▶ [Exercise brief]:
Of all the lines here, how many include the string "picture"? Answer with the number only.

————

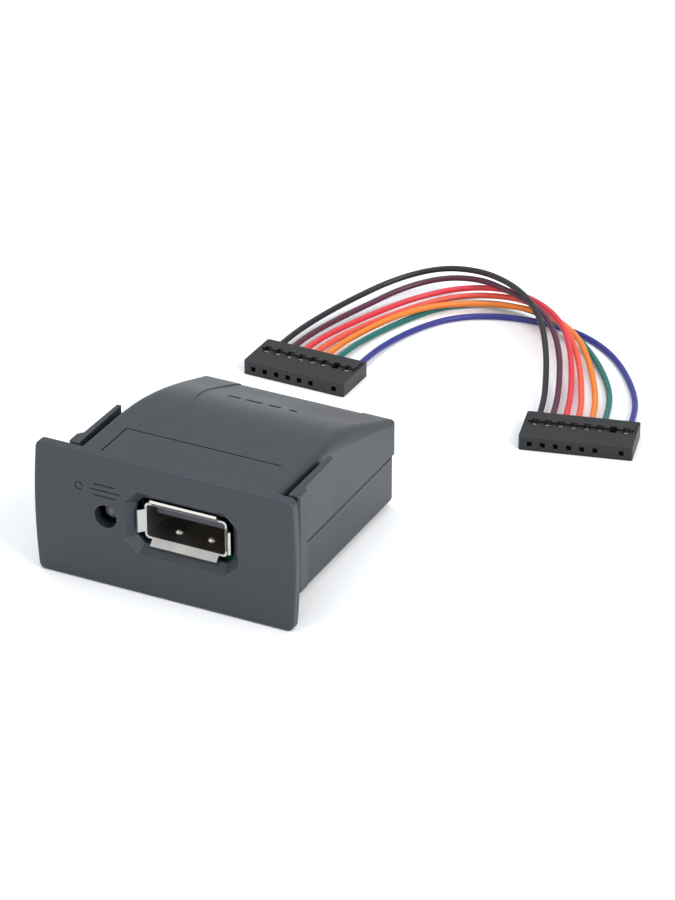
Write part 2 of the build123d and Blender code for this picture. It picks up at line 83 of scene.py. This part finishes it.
# X, distance behind the bezel face and Z of each wire's points, in millimetres
WIRE_ROUTES = {
    "black": [(-19.6, 78.0, 1.15), (-18.5, 85.4, 1.2), (-16.2, 93.0, 1.6), (-12.2, 101.0, 2.6),
              (-6.4, 105.2, 4.0), (0.4, 104.6, 5.4), (6.9, 101.2, 6.6), (12.9, 96.6, 7.1),
              (17.6, 91.6, 6.4), (20.9, 86.2, 4.3), (23.4, 80.6, 2.3), (25.5, 74.9, 1.3)],
    "brown": [(-17.5, 78.1, 1.1), (-16.0, 85.6, 1.0), (-13.6, 93.0, 1.1), (-10.3, 100.0, 1.9),
              (-5.2, 104.2, 3.0), (1.6, 103.8, 4.4), (8.2, 100.0, 5.5), (14.6, 96.2, 6.0),
              (19.4, 92.2, 5.3), (22.8, 87.2, 3.3), (25.3, 81.4, 1.7), (27.4, 75.4, 1.15)],
    "red": [(-15.4, 78.1, 1.1), (-13.6, 85.6, 0.9), (-10.8, 93.0, 0.9), (-7.4, 99.2, 1.2),
            (-2.2, 103.4, 2.1), (4.4, 104.0, 3.4), (10.4, 101.6, 4.4), (16.0, 98.2, 4.9),
            (20.5, 94.4, 4.2), (24.0, 89.0, 2.4), (26.9, 82.4, 1.2), (29.3, 75.9, 1.1)],
    "orange": [(-13.5, 78.1, 1.0), (-12.0, 85.4, 0.6), (-9.1, 92.4, 0.6), (-5.6, 98.8, 0.8),
               (-0.6, 103.0, 1.4), (5.8, 103.8, 2.3), (11.8, 101.6, 3.4), (17.2, 98.0, 3.8),
               (21.6, 94.4, 3.1), (25.5, 88.8, 1.5), (28.7, 82.2, 0.8), (31.2, 76.3, 1.0)],
    "yellow": [(-11.6, 78.1, 1.1), (-10.0, 84.8, 1.2), (-7.3, 91.2, 1.6), (-3.6, 97.0, 1.6),
               (1.4, 101.0, 1.3), (7.4, 102.4, 1.6), (13.2, 101.2, 2.4), (18.4, 98.6, 2.7),
               (22.8, 95.4, 2.1), (27.0, 89.8, 0.9), (30.6, 83.2, 0.6), (33.2, 76.9, 1.0)],
    "green": [(-9.7, 78.1, 1.0), (-8.6, 85.2, 0.6), (-6.4, 92.2, 0.5), (-3.2, 99.0, 0.5),
              (2.0, 103.2, 0.6), (8.2, 103.6, 1.1), (14.0, 101.6, 1.6), (19.4, 98.8, 1.6),
              (24.2, 95.2, 1.0), (28.8, 90.2, 0.6), (32.8, 83.9, 0.6), (35.2, 77.3, 1.0)],
    "blue": [(-5.7, 78.1, 1.0), (-5.2, 84.4, 0.6), (-3.4, 90.6, 0.5), (-0.2, 96.2, 0.5),
             (5.0, 99.8, 0.5), (11.2, 101.2, 0.5), (17.6, 101.2, 0.5), (23.4, 99.2, 0.5),
             (28.6, 95.4, 0.5), (33.2, 90.0, 0.5), (37.0, 84.0, 0.6), (39.2, 78.1, 1.0)],
}

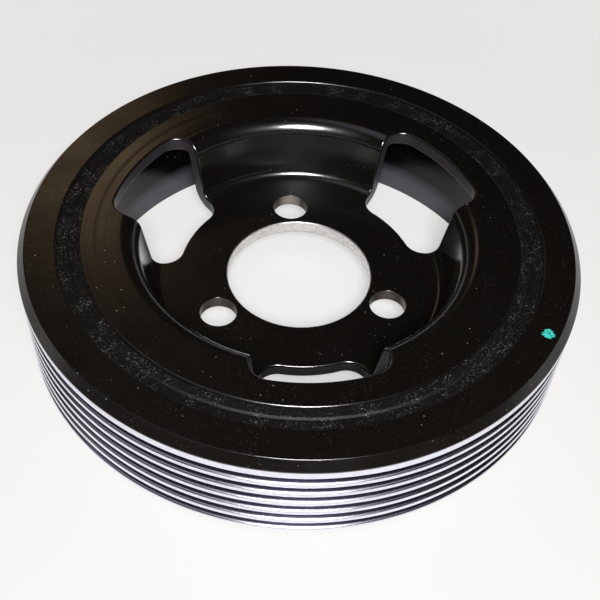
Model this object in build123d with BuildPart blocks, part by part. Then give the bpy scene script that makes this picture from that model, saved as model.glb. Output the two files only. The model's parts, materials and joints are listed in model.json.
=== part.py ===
from build123d import *

import os
from math import atan2, radians, tan

# Crankshaft pulley with a rubber-bonded belt ring.
# The frame is in millimetres. Z is the pulley's axis and points out of the open cup.
# The origin is on the axis, in the plane of the bottom rim that the pulley lies on.
# The radii are built up from the crankshaft bore outward, and the heights from the bottom rim.

# Fastening to the crankshaft
hub_bore_radius = 18.0
hub_bore_chamfer = 0.3
bolt_count = 3
bolt_hole_radius = 4.5
bore_to_hole_land = 1.5
first_bolt_angle = 90

# Pressed hub
sheet_thickness = 3.5
crank_seat_rise = 7.0
hole_to_wall_land = 8.2
wall_lean = 2.8
flange_width = 13.3
floor_bend_radius = 2.5
mouth_bend_radius = 1.0
rim_inner_chamfer = 0.6
rim_outer_chamfer = 1.5

# Windows in the cup, one midway between each two bolts
window_floor_reach = 6.5
window_flange_reach = 6.8
window_half_angle = 21.5
window_corner_radius = 5.0

# Seat turned in the hub's rim for the rubber's lip
seat_width = 2.9
seat_depth = 1.0
seat_edge_chamfer = 0.5

# Rubber between the hub and the belt ring
rubber_thickness = 2.1
rubber_lip_width = 2.2
rubber_top_recess = 0.45
rubber_bottom_recess = 2.0
rubber_ridge_drop = 0.4

# Belt ring
ring_wall = 9.2
ring_bore_chamfer = 0.6
top_bevel_width = 1.75
top_bevel_height = 2.1
top_shoulder = 3.87
bottom_shoulder = 1.27
bottom_edge_chamfer = 1.2

# Grooves for the ribbed belt
groove_count = 6
groove_pitch = 3.56
groove_angle = 40
groove_depth = 2.6
groove_root_width = 0.4

# Radii, from the bore to the belt face
bolt_circle_radius = hub_bore_radius + bore_to_hole_land + bolt_hole_radius
cup_floor_radius = bolt_circle_radius + bolt_hole_radius + hole_to_wall_land
cup_mouth_radius = cup_floor_radius + wall_lean
seat_radius = cup_mouth_radius + flange_width
skirt_radius = seat_radius + seat_width
skirt_inner_radius = skirt_radius - sheet_thickness
ring_bore_radius = skirt_radius + rubber_thickness
belt_radius = ring_bore_radius + ring_wall

# Heights, from the bottom rim to the top face
face_height = bottom_shoulder + groove_count * groove_pitch + top_shoulder
floor_underside = crank_seat_rise
floor_top = floor_underside + sheet_thickness
flange_underside = face_height - sheet_thickness
seat_height = face_height - seat_depth
rubber_top = face_height - rubber_top_recess

# The cup's wall leans outward, which moves the underside's corners out from those above
wall_angle = atan2(face_height - floor_top, wall_lean)
underside_shift = sheet_thickness * tan(wall_angle / 2)

# Windows
window_inner_radius = cup_floor_radius - window_floor_reach
window_outer_radius = cup_mouth_radius + window_flange_reach
first_window_angle = first_bolt_angle - 180 / bolt_count

# Grooves
groove_root_radius = belt_radius - groove_depth
root_half_width = groove_root_width / 2
mouth_half_width = root_half_width + groove_depth * tan(radians(groove_angle / 2))


def closed_outline(corners):
    """Draw one closed outline through (radius, height, bend radius) corners."""
    points = [(radius, height) for radius, height, bend in corners]
    bends = [bend for radius, height, bend in corners]
    FilletPolyline(*points, radius=bends, close=True)


# Hub: the sheet's upper side from the bore to the skirt's foot, and its underside back
hub_upper_side = [
    (hub_bore_radius, floor_top - hub_bore_chamfer, 0),
    (hub_bore_radius + hub_bore_chamfer, floor_top, 0),
    (cup_floor_radius, floor_top, floor_bend_radius),
    (cup_mouth_radius, face_height, mouth_bend_radius + sheet_thickness),
    (seat_radius - seat_edge_chamfer, face_height, 0),
    (seat_radius, face_height - seat_edge_chamfer, 0),
    (seat_radius, seat_height, 0),
    (skirt_radius - rim_outer_chamfer, seat_height, 0),
    (skirt_radius, seat_height - rim_outer_chamfer, 0),
    (skirt_radius, 0, 0),
]
hub_underside = [
    (skirt_inner_radius, 0, 0),
    (skirt_inner_radius, flange_underside - rim_inner_chamfer, 0),
    (skirt_inner_radius - rim_inner_chamfer, flange_underside, 0),
    (cup_mouth_radius + underside_shift, flange_underside, mouth_bend_radius),
    (cup_floor_radius + underside_shift, floor_underside, floor_bend_radius + sheet_thickness),
    (hub_bore_radius + hub_bore_chamfer, floor_underside, 0),
    (hub_bore_radius, floor_underside + hub_bore_chamfer, 0),
]

with BuildSketch() as window_outline:
    with BuildLine():
        inner_edge = CenterArc((0, 0), window_inner_radius, -window_half_angle, 2 * window_half_angle)
        outer_edge = CenterArc((0, 0), window_outer_radius, -window_half_angle, 2 * window_half_angle)
        Line(inner_edge @ 0, outer_edge @ 0)
        Line(inner_edge @ 1, outer_edge @ 1)
    make_face()
    fillet(window_outline.vertices(), window_corner_radius)

with BuildPart() as hub:
    with BuildSketch(Plane.XZ):
        with BuildLine():
            closed_outline(hub_upper_side + hub_underside)
        make_face()
    revolve(axis=Axis.Z)
    with BuildSketch(Plane.XY.offset(floor_top)):
        with PolarLocations(bolt_circle_radius, bolt_count, start_angle=first_bolt_angle):
            Circle(bolt_hole_radius)
    extrude(amount=-sheet_thickness, mode=Mode.SUBTRACT)
    with BuildSketch(Plane.XY):
        with PolarLocations(0, bolt_count, start_angle=first_window_angle):
            add(window_outline.sketch)
    extrude(amount=face_height, mode=Mode.SUBTRACT)

# Rubber ring: fills the gap between skirt and belt ring, with a lip on the hub's turned seat
rubber_section = [
    (seat_radius, seat_height, 0),
    (seat_radius, rubber_top, 0),
    (seat_radius + rubber_lip_width, rubber_top, 0),
    (seat_radius + rubber_lip_width + rubber_ridge_drop, rubber_top - rubber_ridge_drop, 0),
    (ring_bore_radius, face_height - ring_bore_chamfer, 0),
    (ring_bore_radius, rubber_bottom_recess, 0),
    (skirt_radius, rubber_bottom_recess, 0),
    (skirt_radius, seat_height - rim_outer_chamfer, 0),
    (skirt_radius - rim_outer_chamfer, seat_height, 0),
]

with BuildPart() as rubber_ring:
    with BuildSketch(Plane.XZ):
        with BuildLine():
            closed_outline(rubber_section)
        make_face()
    revolve(axis=Axis.Z)

# Belt ring: the bore and top face, then the belt face from the top groove down
belt_side = []
for groove in range(groove_count):
    groove_middle = face_height - top_shoulder - (groove + 0.5) * groove_pitch
    belt_side += [
        (belt_radius, groove_middle + mouth_half_width, 0),
        (groove_root_radius, groove_middle + root_half_width, 0),
        (groove_root_radius, groove_middle - root_half_width, 0),
        (belt_radius, groove_middle - mouth_half_width, 0),
    ]

ring_section = [
    (ring_bore_radius + ring_bore_chamfer, 0, 0),
    (ring_bore_radius, ring_bore_chamfer, 0),
    (ring_bore_radius, face_height - ring_bore_chamfer, 0),
    (ring_bore_radius + ring_bore_chamfer, face_height, 0),
    (belt_radius - top_bevel_width, face_height, 0),
    (belt_radius, face_height - top_bevel_height, 0),
    *belt_side,
    (belt_radius, bottom_edge_chamfer, 0),
    (belt_radius - bottom_edge_chamfer, 0, 0),
]

with BuildPart() as belt_ring:
    with BuildSketch(Plane.XZ):
        with BuildLine():
            closed_outline(ring_section)
        make_face()
    revolve(axis=Axis.Z)

# Name each piece and write it out
hub.part.label = "hub"
rubber_ring.part.label = "rubber_ring"
belt_ring.part.label = "belt_ring"

os.makedirs("parts", exist_ok=True)
export_step(hub.part, "parts/hub.step")
export_step(rubber_ring.part, "parts/rubber_ring.step")
export_step(belt_ring.part, "parts/belt_ring.step")
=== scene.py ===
import json
import math

import bpy
import numpy as np
from mathutils import Matrix, Vector
from mathutils.geometry import delaunay_2d_cdt


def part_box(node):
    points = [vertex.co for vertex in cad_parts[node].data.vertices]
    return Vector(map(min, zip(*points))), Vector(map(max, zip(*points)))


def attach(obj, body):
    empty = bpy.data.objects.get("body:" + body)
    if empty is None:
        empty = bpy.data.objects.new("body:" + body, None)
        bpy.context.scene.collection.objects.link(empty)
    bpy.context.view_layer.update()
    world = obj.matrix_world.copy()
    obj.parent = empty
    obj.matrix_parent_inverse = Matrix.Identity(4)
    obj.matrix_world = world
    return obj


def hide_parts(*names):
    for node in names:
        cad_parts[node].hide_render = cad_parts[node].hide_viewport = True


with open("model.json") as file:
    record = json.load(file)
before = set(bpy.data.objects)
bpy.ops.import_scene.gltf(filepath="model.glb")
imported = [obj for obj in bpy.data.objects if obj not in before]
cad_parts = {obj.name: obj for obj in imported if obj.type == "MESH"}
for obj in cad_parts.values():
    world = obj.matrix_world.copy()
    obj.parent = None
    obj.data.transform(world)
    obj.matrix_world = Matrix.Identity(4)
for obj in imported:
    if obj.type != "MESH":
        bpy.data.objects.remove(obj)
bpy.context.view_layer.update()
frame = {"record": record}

# Sizes below are millimetres in the part's own frame: Z is the pulley's axis, 0 is the bottom rim
MM = 0.001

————

▶ [Answer to this exercise]:
2